» What the task asks
Give the material again in full, matching it exactly.

» Dataset extract

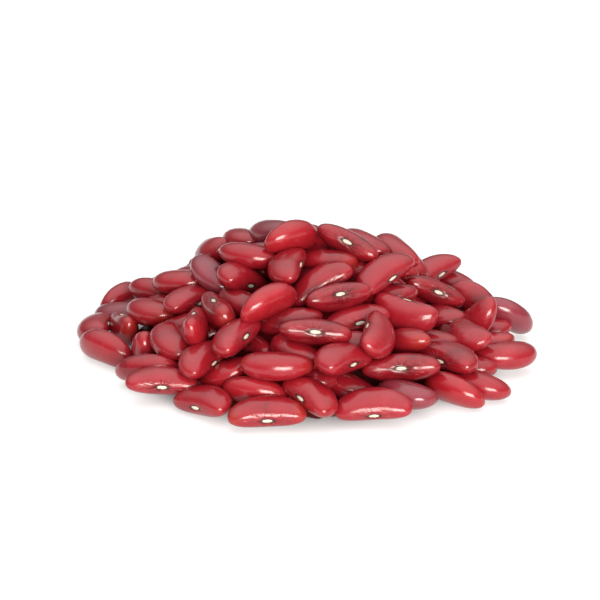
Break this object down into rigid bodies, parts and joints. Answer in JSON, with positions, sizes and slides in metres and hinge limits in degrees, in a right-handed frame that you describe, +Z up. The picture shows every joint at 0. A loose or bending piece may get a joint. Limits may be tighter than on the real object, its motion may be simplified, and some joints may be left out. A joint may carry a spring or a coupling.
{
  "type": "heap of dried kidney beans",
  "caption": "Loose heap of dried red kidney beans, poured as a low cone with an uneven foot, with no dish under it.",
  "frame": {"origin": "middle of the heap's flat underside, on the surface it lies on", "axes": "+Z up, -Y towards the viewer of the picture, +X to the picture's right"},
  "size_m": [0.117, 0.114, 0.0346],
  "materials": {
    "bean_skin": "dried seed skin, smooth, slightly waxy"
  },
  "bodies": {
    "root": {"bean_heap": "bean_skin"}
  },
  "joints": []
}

» The completed task
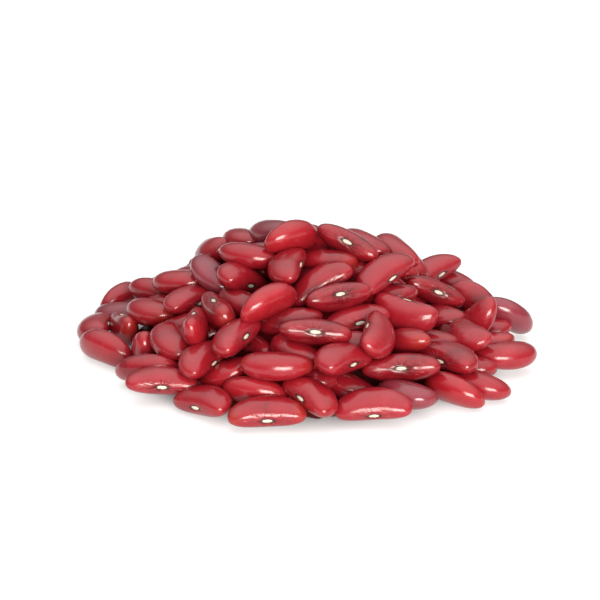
Break this object down into rigid bodies, parts and joints. Answer in JSON, with positions, sizes and slides in metres and hinge limits in degrees, in a right-handed frame that you describe, +Z up. The picture shows every joint at 0. A loose or bending piece may get a joint. Limits may be tighter than on the real object, its motion may be simplified, and some joints may be left out. A joint may carry a spring or a coupling.
{
  "type": "heap of dried kidney beans",
  "caption": "Loose heap of dried red kidney beans, poured as a low cone with an uneven foot, with no dish under it.",
  "frame": {"origin": "middle of the heap's flat underside, on the surface it lies on", "axes": "+Z up, -Y towards the viewer of the picture, +X to the picture's right"},
  "size_m": [0.117, 0.114, 0.0346],
  "materials": {
    "bean_skin": "dried seed skin, smooth, slightly waxy"
  },
  "bodies": {
    "root": {"bean_heap": "bean_skin"}
  },
  "joints": []
}